SET PROBLEM:
Return every record exactly as written.

DATASET EXCERPTS:

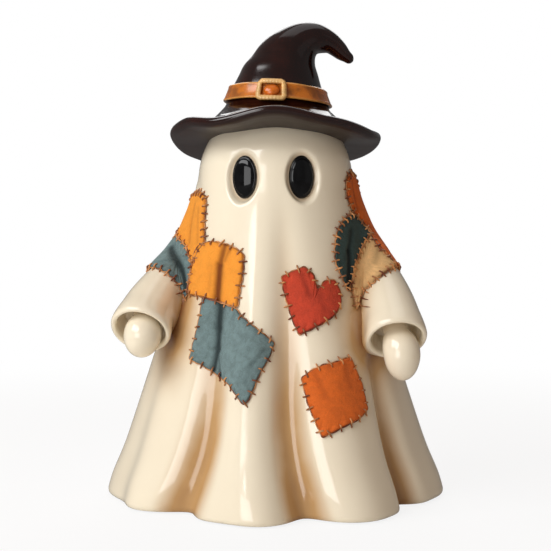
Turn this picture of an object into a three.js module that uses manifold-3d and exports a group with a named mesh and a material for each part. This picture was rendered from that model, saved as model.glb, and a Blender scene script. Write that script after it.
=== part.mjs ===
// Light-up ghost figure in a witch hat: a hollow glazed robe casting with sleeves, hands, eyes, hat and
// felt patches, closed underneath by a base plate that carries the battery box, the switch and the light.
// Millimetres, +Z up, front towards -Y, origin on the floor under the middle of the figure.
// Left and right are the viewer's. Angles round the figure are in degrees from the front, positive to the
// right.

import * as THREE from 'three';
import { mergeVertices } from 'three/addons/utils/BufferGeometryUtils.js';
import Module from 'manifold-3d';

const wasm = await Module();
wasm.setup();

// Clearances
const SEAT_GAP = 0.3; // between pieces that seat on each other
const SLIDE_GAP = 0.4; // round the door, the switch knob and the screws
const OVERCUT = 1; // cutters run this far past the face they cut
const EDGE = 0.5; // broken edge of turned pieces

// Robe casting
const HEAD_RADIUS = 40.5;
const HEAD_HEIGHT = 166; // centre of the head's dome above the floor
const ROBE_SPREAD = 0.28; // how fast the robe widens below the head, mm per mm
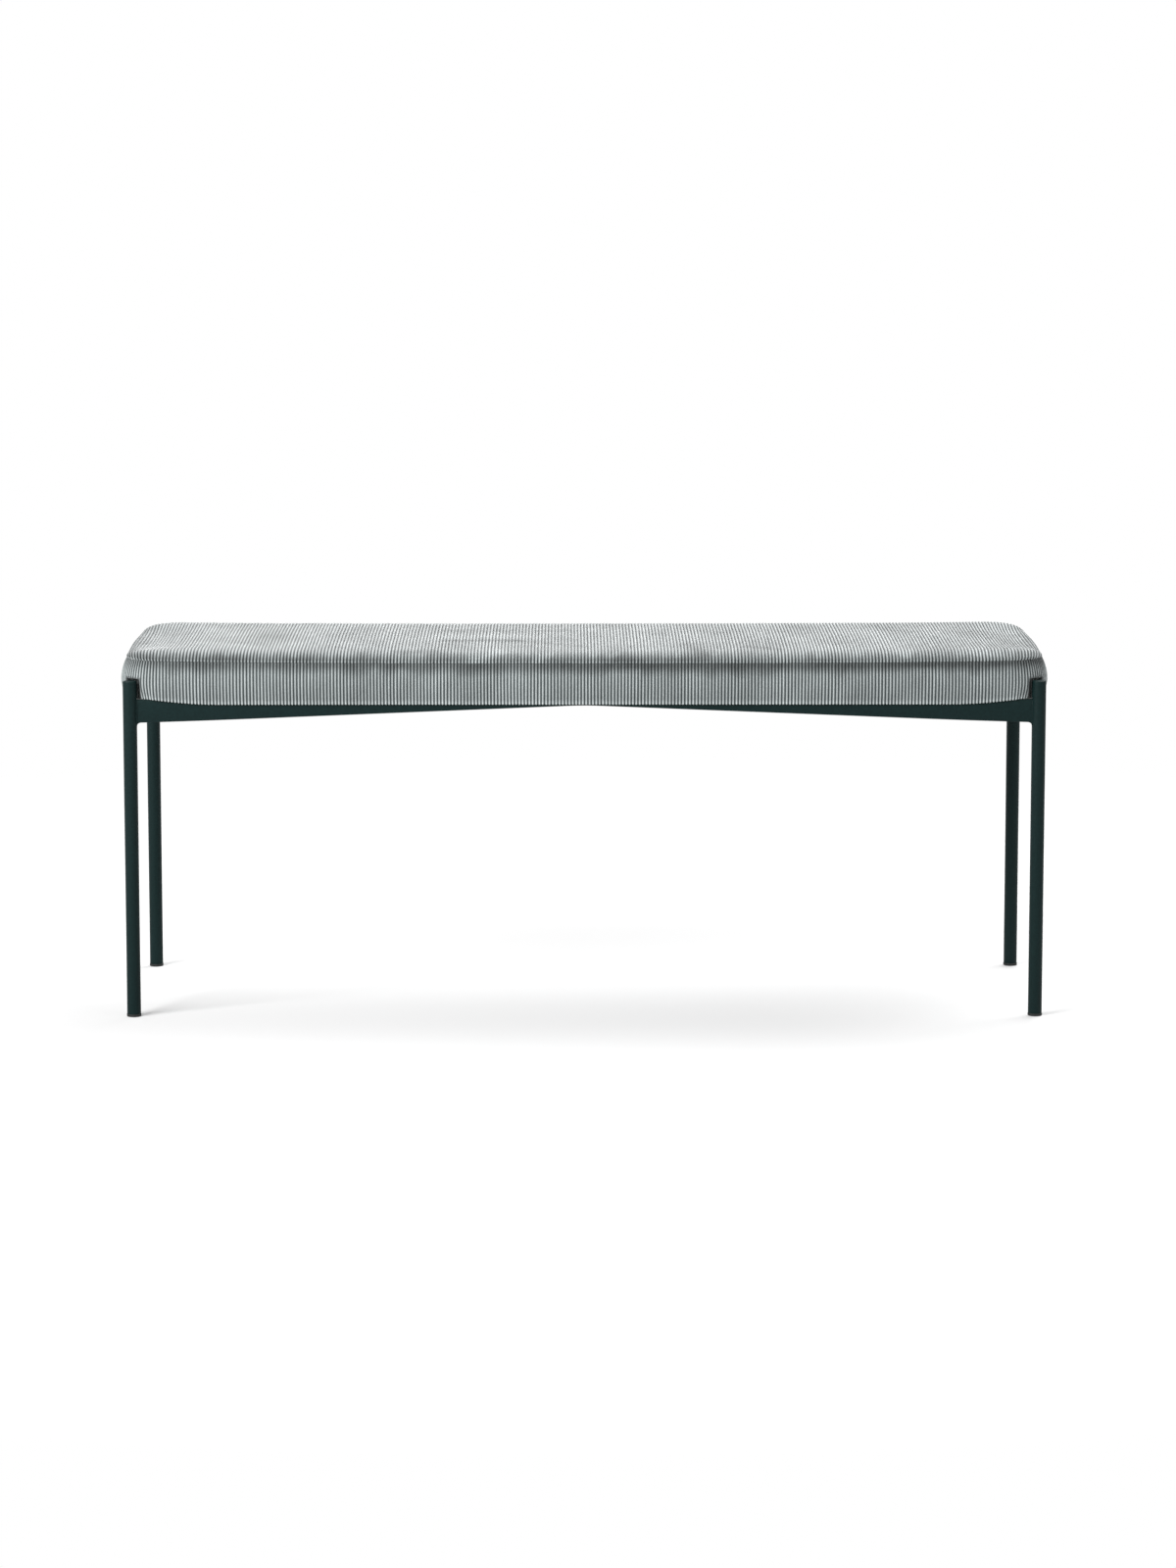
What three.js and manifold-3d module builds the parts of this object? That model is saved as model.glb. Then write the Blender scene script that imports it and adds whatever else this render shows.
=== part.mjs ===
// An upholstered bench: a long corduroy seat on a welded steel frame with four round legs.
// Millimetres, +Z up, the origin on the floor under the middle, the front towards -Y.
import * as THREE from 'three';
import { mergeVertices } from 'three/addons/utils/BufferGeometryUtils.js';
import Module from 'manifold-3d';

const wasm = await Module();
wasm.setup();

// Driving dimensions of the frame
const legAxisLength = 1172; // between the legs' axes, side to side
const legAxisDepth = 354; // between the legs' axes, front to back
const railTopHeight = 415; // floor to the top edge of the rails
const legRise = 24.3; // top of a leg above the rails
const legDiameter = 18;
const legWall = 1.5;
const fitGap = 0.3; // between pieces that touch, and round what passes through a hole
const cutOverrun = 5; // how far a cutting shape runs past what it cuts
const weldTolerance = 0.001; // points nearer than this are one point

// Leg caps and glides
const capThickness = 2.4;
const capEdge = 1.2;
const capPlugLength = 8;
const glideFlangeHeight = 3.4;
const glideProud = 0.4; // flange beyond the tube, all round
const glideEdge = 0.7;
const glidePlugLength = 14;

// Rails, cut from plate: the long ones are deep at the legs and slender in the middle
const railThickness = 6;
const railEndDepth = 29.6;
const railKneeDepth = 25.1;
const railKneeDistance = 146; // leg axis to where the lower edge turns straight
const railMiddleDepth = 7.3;
const railMiddleRound = 20; // half the length of the round at the middle
const railFillet = 6; // under the rail, at the leg
const railFilletToe = 0.6;

// Cross bearers that carry the seat board
const bearerCount = 3;
const bearerWidth = 30;
const bearerThickness = 5;

// Driving dimensions of the cushion
const coverProudEnd = 5.4; // cover beyond the legs at the ends
const coverProudSide = 3; // cover beyond the legs at the front and back
const coverCornerRadius = 55; // in plan
const coverThickness = 1.5;
const sideWidestRise = 23; // rails to the widest level of the sides
const seamRise = 48; // rails to the seam, at the middle
const seamCornerRise = 3.8; // how much higher the seam is at the corners
const seamDrawIn = 5.0; // cover at the seam, in from its widest
const shoulderReach = 42; // seam to the flat of the top, in plan
const shoulderRise = 59.2; // rails to the top of the shoulder
const crownRise = 4; // swell of the top towards its middle
const lipDrop = 6.6; // how far the lower edge of the cover hangs below the rails' top
const lipFade = 60; // length over which the lower edge rises towards a corner
const hemInset = 45; // inner edge of the turned-under hem, in from the widest
const pocketGap = 7; // leg to the wall of the corner pocket in the cushion
const pocketTopGap = 1.7; // leg top to the top of the pocket

// Seat board, foam and dust cover
const boardThickness = 15;
const foamRim = 3; // foam between the board's edge and the cover
const dustCoverThickness = 0.6;
const dustCoverLap = 10; // dust cover under the hem

// Fixings: machine screws through the bearers into T-nuts in the board
const screwInset = 67; // from a long rail's middle
const screwDiameter = 6;
const screwHeadDiameter = 11;
const screwHeadHeight = 3.3;
const screwHeadFlat = 3; // radius of the flat on the head
const screwTipGap = 2; // screw tip below the board's top
const socketWidth = 4; // across the corners
const socketDepth = 1.8;
const washerDiameter = 12.5;
const washerThickness = 1.6;
const nutBarrelWall = 1;
const nutBarrelLength = 9;
const nutFlangeDiameter = 19;
const nutFlangeThickness = 1.5;

// Facets
const legFacets = 24;
const smallFacets = 16;
const hiddenFacets = 12;
const socketFacets = 6;
const filletFacets = 6;
const cornerFacets = 6;
const longSideShares = [0.955, 0.88, 0.5, 0];
const shortSideShares = [0.6, 0];
const sideShares = [0.25, 0.58, 1];
const upperShares = [0.6];
const shoulderShares = [0.2, 0.4, 0.6, 0.8, 1];
const crownShares = [0.22, 0.5, 0.8];
const innerCornerShare = 0.12; // least plan radius of an outline, of its half-depth

// Sizes worked out from the driving ones
const legHalfLength = legAxisLength / 2;
const legHalfDepth = legAxisDepth / 2;
const legRadius = legDiameter / 2;
const bearerSpacing = legAxisLength / bearerCount;
const screwRowSpacing = legAxisDepth - 2 * screwInset;
const boreRadius = legRadius - legWall;
const legTopHeight = railTopHeight + legRise;
const coverHalfLength = legHalfLength + legRadius + coverProudEnd;
const coverHalfDepth = legHalfDepth + legRadius + coverProudSide;
const hemBottom = railTopHeight + fitGap;
const hemTop = hemBottom + coverThickness;
const boardBottom = hemTop + fitGap;
const boardTop = boardBottom + boardThickness;
const dustCoverTop = hemBottom - fitGap;
const dustCoverBottom = dustCoverTop - dustCoverThickness;
const bearerTop = dustCoverBottom - fitGap;
const bearerBottom = bearerTop - bearerThickness;
const railToCover = Math.min(coverHalfDepth - legHalfDepth, coverHalfLength - legHalfLength);
const lipInnerInset = railToCover - railThickness / 2 - fitGap;
const lipOuterInset = lipInnerInset - 2 * coverThickness;
const boardInset = lipOuterInset + coverThickness + foamRim + 2 * fitGap;
const widestHeight = railTopHeight + sideWidestRise;
const shoulderHeight = railTopHeight + shoulderRise;
const pocketRadius = legRadius + pocketGap;
const pocketTop = legTopHeight + pocketTopGap;

// Materials
const powderCoat = new THREE.MeshStandardMaterial({ color: 0x2a3737, roughness: 0.45, metalness: 0.2 });
const glidePlastic = new THREE.MeshStandardMaterial({ color: 0x1b1d1d, roughness: 0.6, metalness: 0 });
const corduroy = new THREE.MeshStandardMaterial({ color: 0xa3a8a8, roughness: 0.9, metalness: 0 });
const foamFill = new THREE.MeshStandardMaterial({ color: 0xe6dfc8, roughness: 0.95, metalness: 0 });
const plywood = new THREE.MeshStandardMaterial({ color: 0xc9a878, roughness: 0.7, metalness: 0 });
const liningCloth = new THREE.MeshStandardMaterial({ color: 0x232526, roughness: 0.95, metalness: 0 });
const zincSteel = new THREE.MeshStandardMaterial({ color: 0xb4b6b3, roughness: 0.35, metalness: 0.9 });

const bench = new THREE.Group();

// Adds one piece to the bench at a place.
function place(name, geometry, material, x = 0, y = 0, z = 0) {
  const piece = new THREE.Mesh(geometry, material);
  piece.name = name;
  piece.position.set(x, y, z);
  bench.add(piece);
}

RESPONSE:
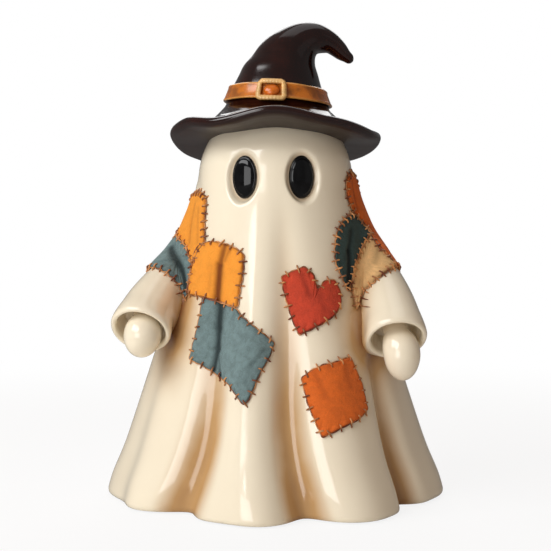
Turn this picture of an object into a three.js module that uses manifold-3d and exports a group with a named mesh and a material for each part. This picture was rendered from that model, saved as model.glb, and a Blender scene script. Write that script after it.
=== part.mjs ===
// Light-up ghost figure in a witch hat: a hollow glazed robe casting with sleeves, hands, eyes, hat and
// felt patches, closed underneath by a base plate that carries the battery box, the switch and the light.
// Millimetres, +Z up, front towards -Y, origin on the floor under the middle of the figure.
// Left and right are the viewer's. Angles round the figure are in degrees from the front, positive to the
// right.

import * as THREE from 'three';
import { mergeVertices } from 'three/addons/utils/BufferGeometryUtils.js';
import Module from 'manifold-3d';

const wasm = await Module();
wasm.setup();

// Clearances
const SEAT_GAP = 0.3; // between pieces that seat on each other
const SLIDE_GAP = 0.4; // round the door, the switch knob and the screws
const OVERCUT = 1; // cutters run this far past the face they cut
const EDGE = 0.5; // broken edge of turned pieces

// Robe casting
const HEAD_RADIUS = 40.5;
const HEAD_HEIGHT = 166; // centre of the head's dome above the floor
const ROBE_SPREAD = 0.28; // how fast the robe widens below the head, mm per mm
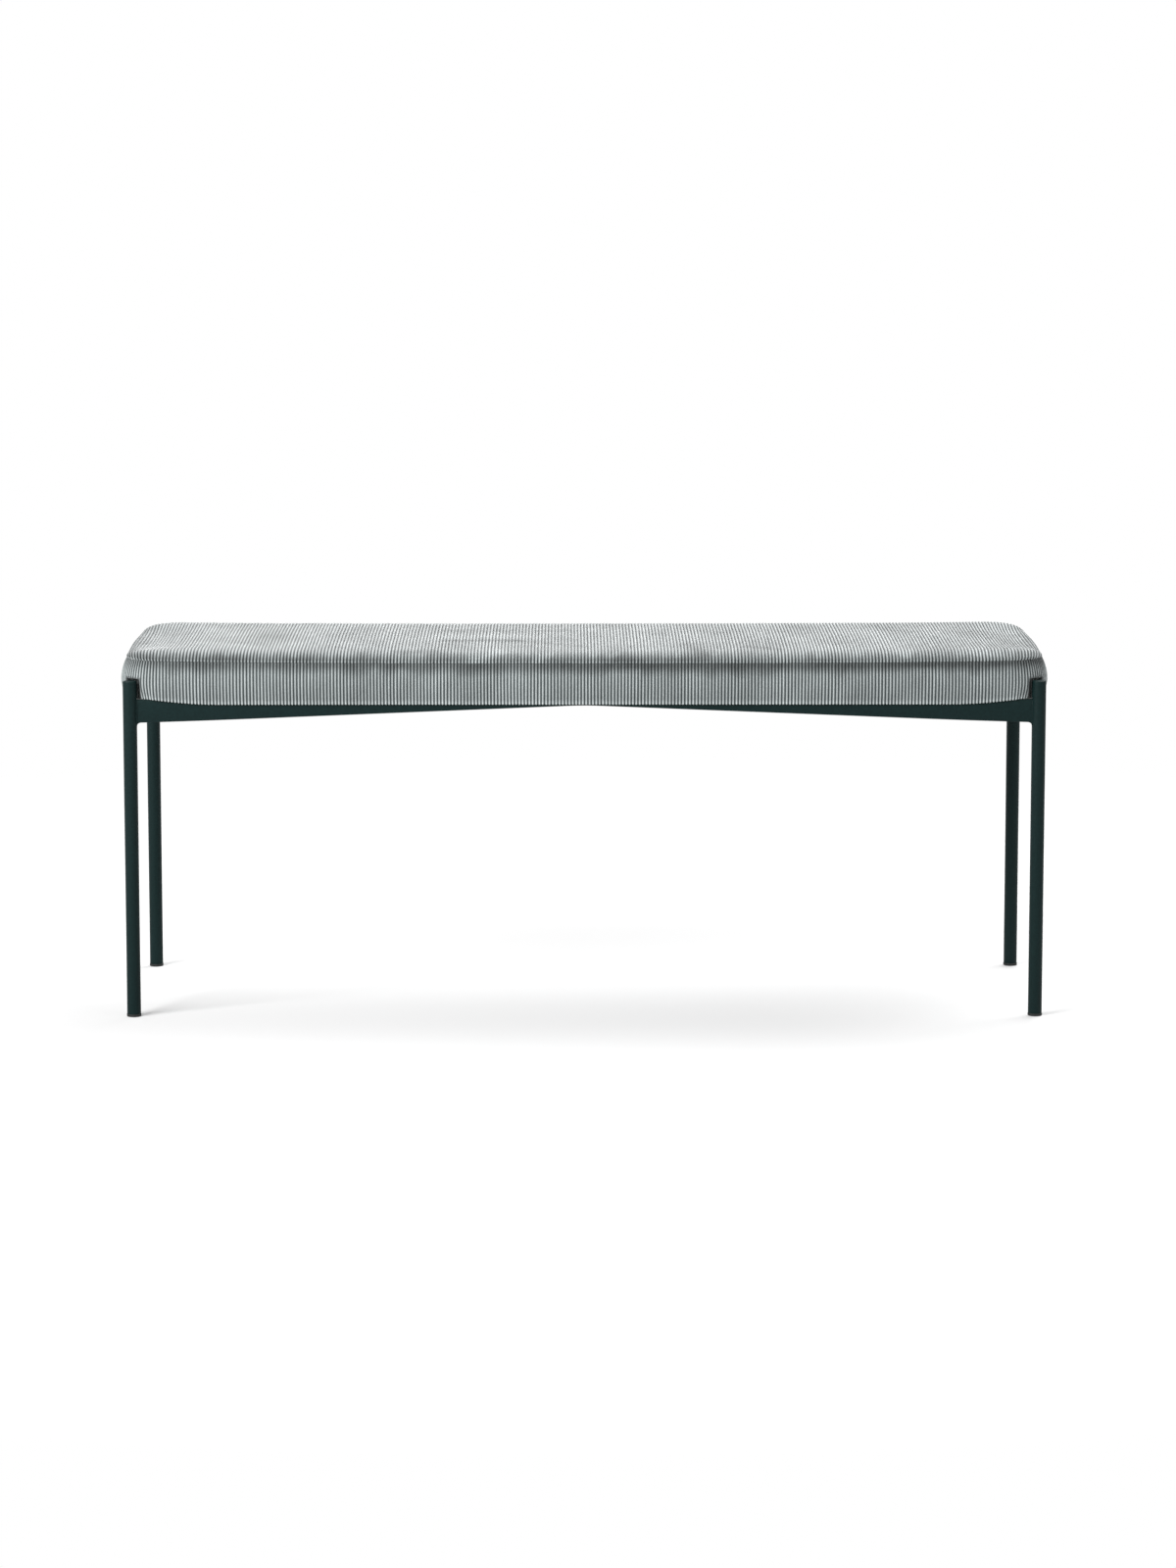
What three.js and manifold-3d module builds the parts of this object? That model is saved as model.glb. Then write the Blender scene script that imports it and adds whatever else this render shows.
=== part.mjs ===
// An upholstered bench: a long corduroy seat on a welded steel frame with four round legs.
// Millimetres, +Z up, the origin on the floor under the middle, the front towards -Y.
import * as THREE from 'three';
import { mergeVertices } from 'three/addons/utils/BufferGeometryUtils.js';
import Module from 'manifold-3d';

const wasm = await Module();
wasm.setup();

// Driving dimensions of the frame
const legAxisLength = 1172; // between the legs' axes, side to side
const legAxisDepth = 354; // between the legs' axes, front to back
const railTopHeight = 415; // floor to the top edge of the rails
const legRise = 24.3; // top of a leg above the rails
const legDiameter = 18;
const legWall = 1.5;
const fitGap = 0.3; // between pieces that touch, and round what passes through a hole
const cutOverrun = 5; // how far a cutting shape runs past what it cuts
const weldTolerance = 0.001; // points nearer than this are one point

// Leg caps and glides
const capThickness = 2.4;
const capEdge = 1.2;
const capPlugLength = 8;
const glideFlangeHeight = 3.4;
const glideProud = 0.4; // flange beyond the tube, all round
const glideEdge = 0.7;
const glidePlugLength = 14;

// Rails, cut from plate: the long ones are deep at the legs and slender in the middle
const railThickness = 6;
const railEndDepth = 29.6;
const railKneeDepth = 25.1;
const railKneeDistance = 146; // leg axis to where the lower edge turns straight
const railMiddleDepth = 7.3;
const railMiddleRound = 20; // half the length of the round at the middle
const railFillet = 6; // under the rail, at the leg
const railFilletToe = 0.6;

// Cross bearers that carry the seat board
const bearerCount = 3;
const bearerWidth = 30;
const bearerThickness = 5;

// Driving dimensions of the cushion
const coverProudEnd = 5.4; // cover beyond the legs at the ends
const coverProudSide = 3; // cover beyond the legs at the front and back
const coverCornerRadius = 55; // in plan
const coverThickness = 1.5;
const sideWidestRise = 23; // rails to the widest level of the sides
const seamRise = 48; // rails to the seam, at the middle
const seamCornerRise = 3.8; // how much higher the seam is at the corners
const seamDrawIn = 5.0; // cover at the seam, in from its widest
const shoulderReach = 42; // seam to the flat of the top, in plan
const shoulderRise = 59.2; // rails to the top of the shoulder
const crownRise = 4; // swell of the top towards its middle
const lipDrop = 6.6; // how far the lower edge of the cover hangs below the rails' top
const lipFade = 60; // length over which the lower edge rises towards a corner
const hemInset = 45; // inner edge of the turned-under hem, in from the widest
const pocketGap = 7; // leg to the wall of the corner pocket in the cushion
const pocketTopGap = 1.7; // leg top to the top of the pocket

// Seat board, foam and dust cover
const boardThickness = 15;
const foamRim = 3; // foam between the board's edge and the cover
const dustCoverThickness = 0.6;
const dustCoverLap = 10; // dust cover under the hem

// Fixings: machine screws through the bearers into T-nuts in the board
const screwInset = 67; // from a long rail's middle
const screwDiameter = 6;
const screwHeadDiameter = 11;
const screwHeadHeight = 3.3;
const screwHeadFlat = 3; // radius of the flat on the head
const screwTipGap = 2; // screw tip below the board's top
const socketWidth = 4; // across the corners
const socketDepth = 1.8;
const washerDiameter = 12.5;
const washerThickness = 1.6;
const nutBarrelWall = 1;
const nutBarrelLength = 9;
const nutFlangeDiameter = 19;
const nutFlangeThickness = 1.5;

// Facets
const legFacets = 24;
const smallFacets = 16;
const hiddenFacets = 12;
const socketFacets = 6;
const filletFacets = 6;
const cornerFacets = 6;
const longSideShares = [0.955, 0.88, 0.5, 0];
const shortSideShares = [0.6, 0];
const sideShares = [0.25, 0.58, 1];
const upperShares = [0.6];
const shoulderShares = [0.2, 0.4, 0.6, 0.8, 1];
const crownShares = [0.22, 0.5, 0.8];
const innerCornerShare = 0.12; // least plan radius of an outline, of its half-depth

// Sizes worked out from the driving ones
const legHalfLength = legAxisLength / 2;
const legHalfDepth = legAxisDepth / 2;
const legRadius = legDiameter / 2;
const bearerSpacing = legAxisLength / bearerCount;
const screwRowSpacing = legAxisDepth - 2 * screwInset;
const boreRadius = legRadius - legWall;
const legTopHeight = railTopHeight + legRise;
const coverHalfLength = legHalfLength + legRadius + coverProudEnd;
const coverHalfDepth = legHalfDepth + legRadius + coverProudSide;
const hemBottom = railTopHeight + fitGap;
const hemTop = hemBottom + coverThickness;
const boardBottom = hemTop + fitGap;
const boardTop = boardBottom + boardThickness;
const dustCoverTop = hemBottom - fitGap;
const dustCoverBottom = dustCoverTop - dustCoverThickness;
const bearerTop = dustCoverBottom - fitGap;
const bearerBottom = bearerTop - bearerThickness;
const railToCover = Math.min(coverHalfDepth - legHalfDepth, coverHalfLength - legHalfLength);
const lipInnerInset = railToCover - railThickness / 2 - fitGap;
const lipOuterInset = lipInnerInset - 2 * coverThickness;
const boardInset = lipOuterInset + coverThickness + foamRim + 2 * fitGap;
const widestHeight = railTopHeight + sideWidestRise;
const shoulderHeight = railTopHeight + shoulderRise;
const pocketRadius = legRadius + pocketGap;
const pocketTop = legTopHeight + pocketTopGap;

// Materials
const powderCoat = new THREE.MeshStandardMaterial({ color: 0x2a3737, roughness: 0.45, metalness: 0.2 });
const glidePlastic = new THREE.MeshStandardMaterial({ color: 0x1b1d1d, roughness: 0.6, metalness: 0 });
const corduroy = new THREE.MeshStandardMaterial({ color: 0xa3a8a8, roughness: 0.9, metalness: 0 });
const foamFill = new THREE.MeshStandardMaterial({ color: 0xe6dfc8, roughness: 0.95, metalness: 0 });
const plywood = new THREE.MeshStandardMaterial({ color: 0xc9a878, roughness: 0.7, metalness: 0 });
const liningCloth = new THREE.MeshStandardMaterial({ color: 0x232526, roughness: 0.95, metalness: 0 });
const zincSteel = new THREE.MeshStandardMaterial({ color: 0xb4b6b3, roughness: 0.35, metalness: 0.9 });

const bench = new THREE.Group();

// Adds one piece to the bench at a place.
function place(name, geometry, material, x = 0, y = 0, z = 0) {
  const piece = new THREE.Mesh(geometry, material);
  piece.name = name;
  piece.position.set(x, y, z);
  bench.add(piece);
}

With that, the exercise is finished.